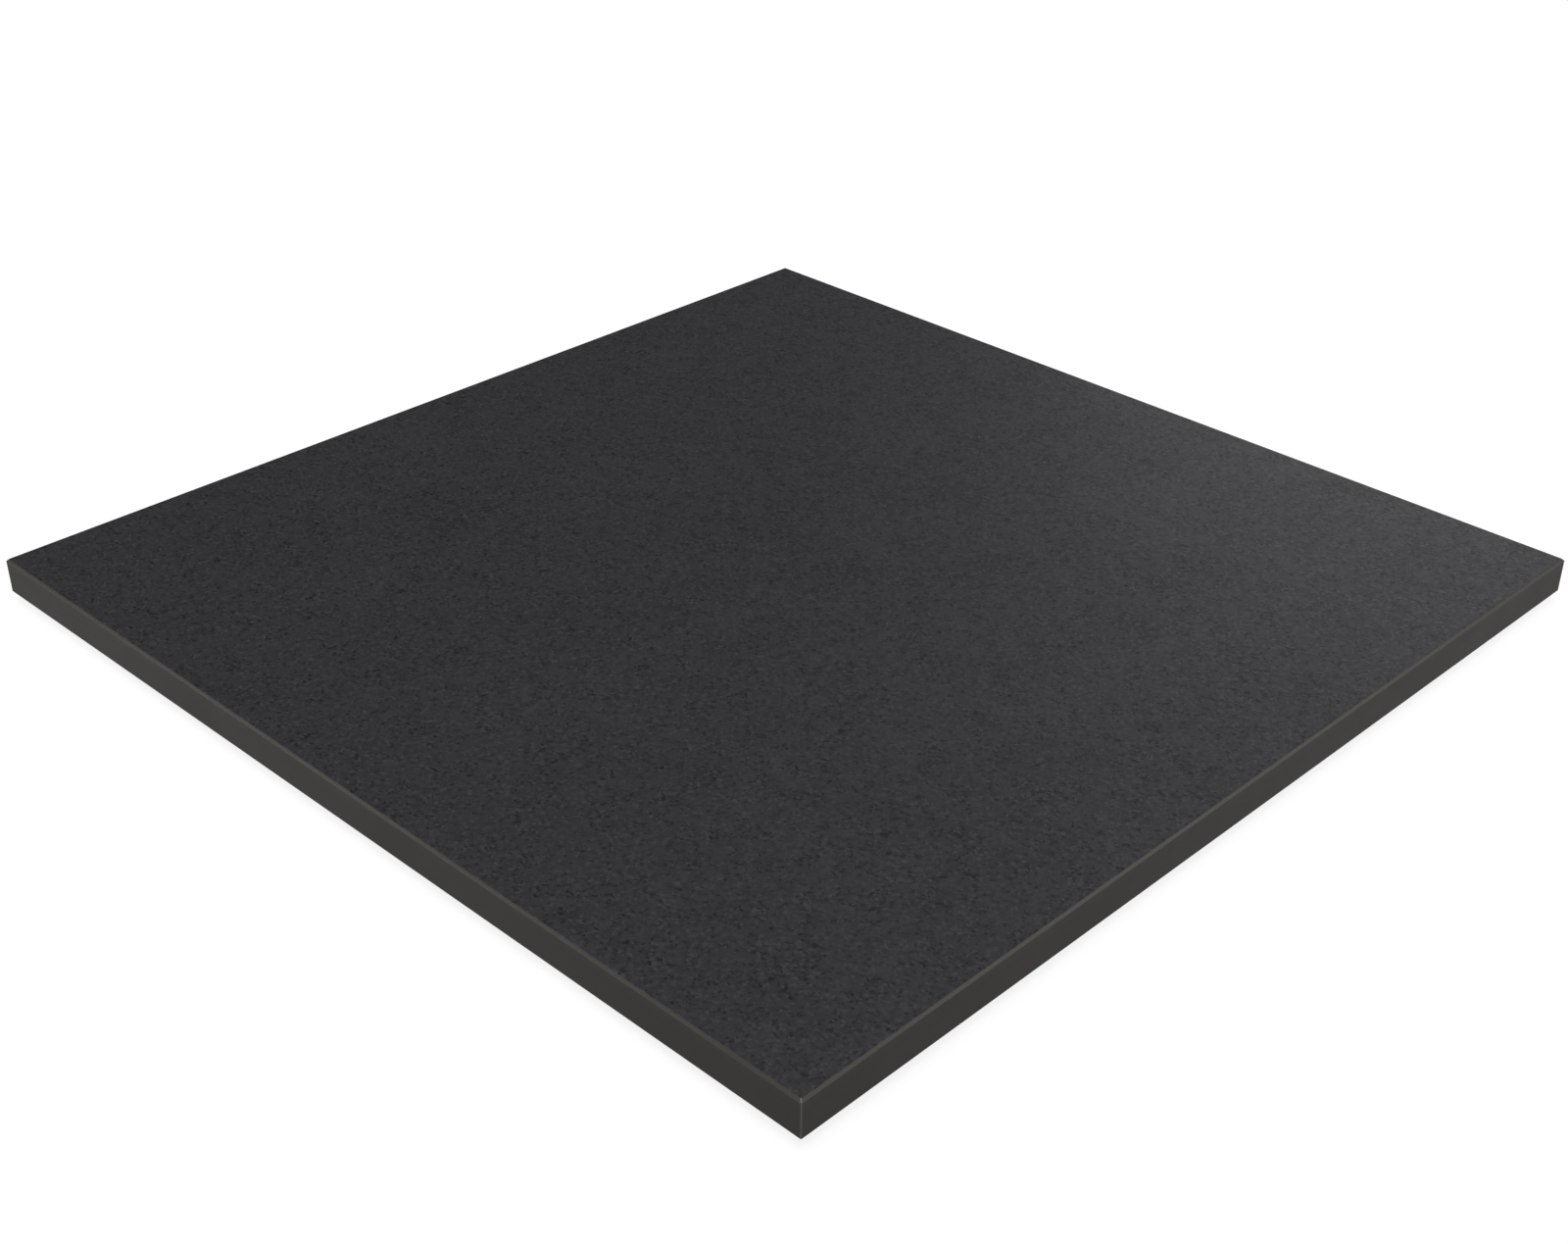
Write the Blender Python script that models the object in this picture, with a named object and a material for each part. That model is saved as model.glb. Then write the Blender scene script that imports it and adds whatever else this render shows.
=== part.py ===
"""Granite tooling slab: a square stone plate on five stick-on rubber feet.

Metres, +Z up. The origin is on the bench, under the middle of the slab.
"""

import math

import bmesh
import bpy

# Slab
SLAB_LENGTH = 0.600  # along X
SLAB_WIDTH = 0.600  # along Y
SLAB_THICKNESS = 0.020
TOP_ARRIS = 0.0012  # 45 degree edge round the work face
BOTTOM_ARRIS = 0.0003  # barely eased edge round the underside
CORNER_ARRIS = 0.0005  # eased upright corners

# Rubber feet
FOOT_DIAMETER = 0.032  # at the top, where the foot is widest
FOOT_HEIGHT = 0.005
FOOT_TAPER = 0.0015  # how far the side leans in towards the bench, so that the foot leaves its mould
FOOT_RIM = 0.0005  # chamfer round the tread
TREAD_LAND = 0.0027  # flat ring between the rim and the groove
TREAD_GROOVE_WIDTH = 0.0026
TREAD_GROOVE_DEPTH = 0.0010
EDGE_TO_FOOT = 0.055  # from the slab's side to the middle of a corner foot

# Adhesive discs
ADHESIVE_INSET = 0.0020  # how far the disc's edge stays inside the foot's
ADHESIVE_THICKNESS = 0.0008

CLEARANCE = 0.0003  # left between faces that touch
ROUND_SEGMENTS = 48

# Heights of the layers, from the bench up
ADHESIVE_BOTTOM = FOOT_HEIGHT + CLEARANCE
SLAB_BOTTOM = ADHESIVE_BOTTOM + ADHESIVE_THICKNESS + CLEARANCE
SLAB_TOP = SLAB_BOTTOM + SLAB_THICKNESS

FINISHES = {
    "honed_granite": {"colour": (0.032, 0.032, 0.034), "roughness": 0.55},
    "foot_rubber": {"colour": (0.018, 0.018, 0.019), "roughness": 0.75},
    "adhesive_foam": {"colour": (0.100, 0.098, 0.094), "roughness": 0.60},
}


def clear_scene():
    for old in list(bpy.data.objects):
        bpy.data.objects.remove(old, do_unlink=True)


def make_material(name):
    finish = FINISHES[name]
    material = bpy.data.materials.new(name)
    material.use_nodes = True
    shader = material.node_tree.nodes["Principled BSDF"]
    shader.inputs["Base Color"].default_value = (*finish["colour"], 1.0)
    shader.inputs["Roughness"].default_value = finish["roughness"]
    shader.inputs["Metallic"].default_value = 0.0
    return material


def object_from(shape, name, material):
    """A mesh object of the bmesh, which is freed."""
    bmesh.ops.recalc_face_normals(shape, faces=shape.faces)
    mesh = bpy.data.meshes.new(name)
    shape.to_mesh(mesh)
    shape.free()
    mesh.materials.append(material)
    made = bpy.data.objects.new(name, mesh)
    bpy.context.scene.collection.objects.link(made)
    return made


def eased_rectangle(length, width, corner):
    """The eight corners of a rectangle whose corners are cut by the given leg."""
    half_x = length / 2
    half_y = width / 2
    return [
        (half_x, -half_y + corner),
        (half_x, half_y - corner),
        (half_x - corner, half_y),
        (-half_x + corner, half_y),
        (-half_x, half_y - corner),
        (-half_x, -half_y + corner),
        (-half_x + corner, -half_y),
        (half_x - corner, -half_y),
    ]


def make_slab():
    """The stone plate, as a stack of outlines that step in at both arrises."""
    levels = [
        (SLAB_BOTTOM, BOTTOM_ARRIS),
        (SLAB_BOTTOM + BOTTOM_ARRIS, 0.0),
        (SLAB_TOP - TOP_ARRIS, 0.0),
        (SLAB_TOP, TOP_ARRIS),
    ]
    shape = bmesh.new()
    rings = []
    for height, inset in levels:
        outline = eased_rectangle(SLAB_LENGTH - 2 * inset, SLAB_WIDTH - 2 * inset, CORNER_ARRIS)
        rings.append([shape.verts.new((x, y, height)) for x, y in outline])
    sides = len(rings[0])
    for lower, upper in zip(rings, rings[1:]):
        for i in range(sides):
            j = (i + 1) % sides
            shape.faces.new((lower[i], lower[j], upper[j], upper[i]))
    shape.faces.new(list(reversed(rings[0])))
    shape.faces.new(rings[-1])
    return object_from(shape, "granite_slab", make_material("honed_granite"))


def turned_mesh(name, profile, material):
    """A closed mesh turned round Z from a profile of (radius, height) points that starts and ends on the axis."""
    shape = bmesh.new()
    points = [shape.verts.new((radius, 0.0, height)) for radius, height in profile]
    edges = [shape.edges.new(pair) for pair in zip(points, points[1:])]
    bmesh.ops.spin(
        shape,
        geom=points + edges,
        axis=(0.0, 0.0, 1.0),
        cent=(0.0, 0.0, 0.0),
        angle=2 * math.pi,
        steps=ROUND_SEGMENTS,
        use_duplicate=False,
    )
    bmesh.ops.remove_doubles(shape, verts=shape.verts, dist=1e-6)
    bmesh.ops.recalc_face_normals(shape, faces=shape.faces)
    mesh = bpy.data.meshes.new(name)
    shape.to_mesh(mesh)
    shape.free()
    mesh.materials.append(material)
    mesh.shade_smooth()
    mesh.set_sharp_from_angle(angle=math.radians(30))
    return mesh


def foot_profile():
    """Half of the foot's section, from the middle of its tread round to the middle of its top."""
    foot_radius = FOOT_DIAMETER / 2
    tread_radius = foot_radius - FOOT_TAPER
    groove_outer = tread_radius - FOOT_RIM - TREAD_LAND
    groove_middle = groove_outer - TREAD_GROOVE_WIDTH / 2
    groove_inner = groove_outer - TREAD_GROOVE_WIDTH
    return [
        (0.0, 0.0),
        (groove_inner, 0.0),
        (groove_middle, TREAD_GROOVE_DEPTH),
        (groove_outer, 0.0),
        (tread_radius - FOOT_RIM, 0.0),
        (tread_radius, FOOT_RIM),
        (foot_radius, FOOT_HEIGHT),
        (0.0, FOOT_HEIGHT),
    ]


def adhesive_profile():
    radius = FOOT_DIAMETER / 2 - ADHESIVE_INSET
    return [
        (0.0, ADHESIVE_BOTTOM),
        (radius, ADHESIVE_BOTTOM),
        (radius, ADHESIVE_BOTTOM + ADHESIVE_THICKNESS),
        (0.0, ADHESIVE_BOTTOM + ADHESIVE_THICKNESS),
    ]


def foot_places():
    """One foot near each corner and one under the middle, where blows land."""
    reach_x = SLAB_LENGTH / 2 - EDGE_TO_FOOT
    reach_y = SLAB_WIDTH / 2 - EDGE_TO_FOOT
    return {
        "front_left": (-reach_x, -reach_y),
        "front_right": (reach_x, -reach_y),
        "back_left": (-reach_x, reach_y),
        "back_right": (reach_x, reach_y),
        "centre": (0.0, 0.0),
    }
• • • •
• **Objective**: Your task is to quote the lines above, beginning with the first and ending with the one that holds "bpy.data.objects.remove(old, do_unlink=True)".

• **Response to the task**:
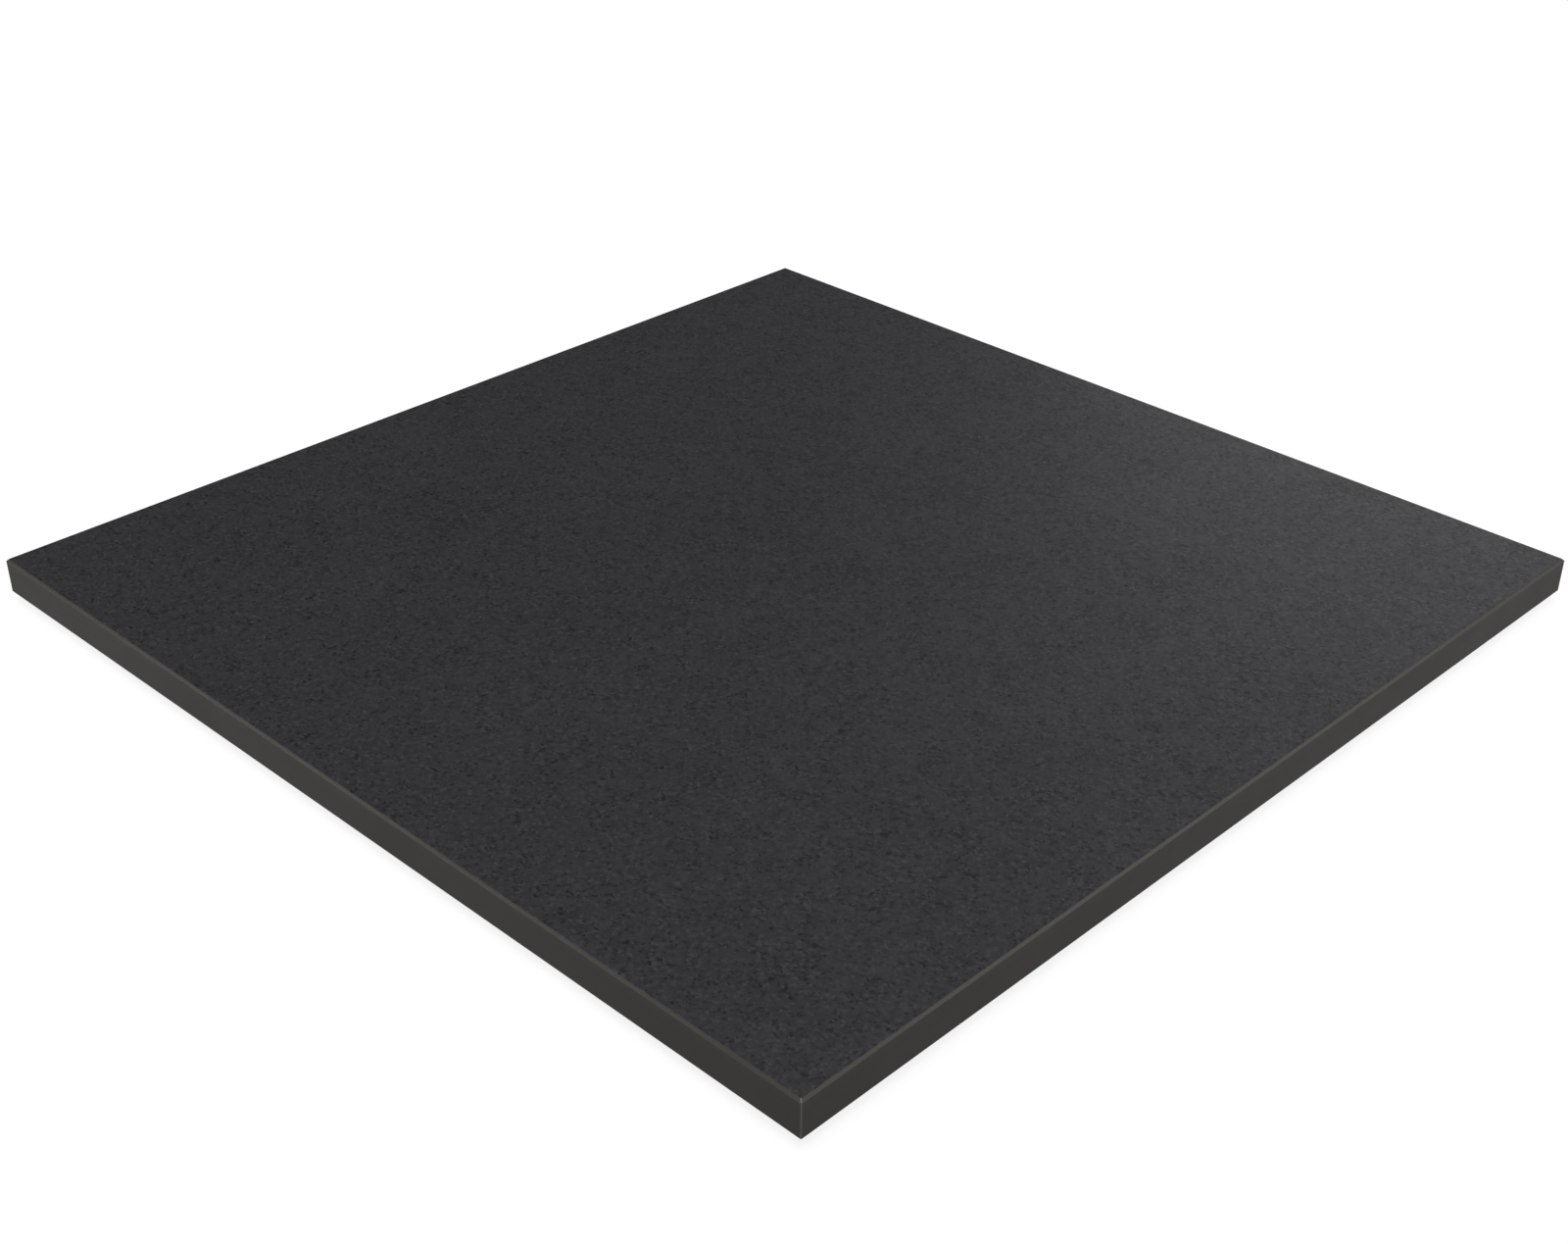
Write the Blender Python script that models the object in this picture, with a named object and a material for each part. That model is saved as model.glb. Then write the Blender scene script that imports it and adds whatever else this render shows.
=== part.py ===
"""Granite tooling slab: a square stone plate on five stick-on rubber feet.

Metres, +Z up. The origin is on the bench, under the middle of the slab.
"""

import math

import bmesh
import bpy

# Slab
SLAB_LENGTH = 0.600  # along X
SLAB_WIDTH = 0.600  # along Y
SLAB_THICKNESS = 0.020
TOP_ARRIS = 0.0012  # 45 degree edge round the work face
BOTTOM_ARRIS = 0.0003  # barely eased edge round the underside
CORNER_ARRIS = 0.0005  # eased upright corners

# Rubber feet
FOOT_DIAMETER = 0.032  # at the top, where the foot is widest
FOOT_HEIGHT = 0.005
FOOT_TAPER = 0.0015  # how far the side leans in towards the bench, so that the foot leaves its mould
FOOT_RIM = 0.0005  # chamfer round the tread
TREAD_LAND = 0.0027  # flat ring between the rim and the groove
TREAD_GROOVE_WIDTH = 0.0026
TREAD_GROOVE_DEPTH = 0.0010
EDGE_TO_FOOT = 0.055  # from the slab's side to the middle of a corner foot

# Adhesive discs
ADHESIVE_INSET = 0.0020  # how far the disc's edge stays inside the foot's
ADHESIVE_THICKNESS = 0.0008

CLEARANCE = 0.0003  # left between faces that touch
ROUND_SEGMENTS = 48

# Heights of the layers, from the bench up
ADHESIVE_BOTTOM = FOOT_HEIGHT + CLEARANCE
SLAB_BOTTOM = ADHESIVE_BOTTOM + ADHESIVE_THICKNESS + CLEARANCE
SLAB_TOP = SLAB_BOTTOM + SLAB_THICKNESS

FINISHES = {
    "honed_granite": {"colour": (0.032, 0.032, 0.034), "roughness": 0.55},
    "foot_rubber": {"colour": (0.018, 0.018, 0.019), "roughness": 0.75},
    "adhesive_foam": {"colour": (0.100, 0.098, 0.094), "roughness": 0.60},
}


def clear_scene():
    for old in list(bpy.data.objects):
        bpy.data.objects.remove(old, do_unlink=True)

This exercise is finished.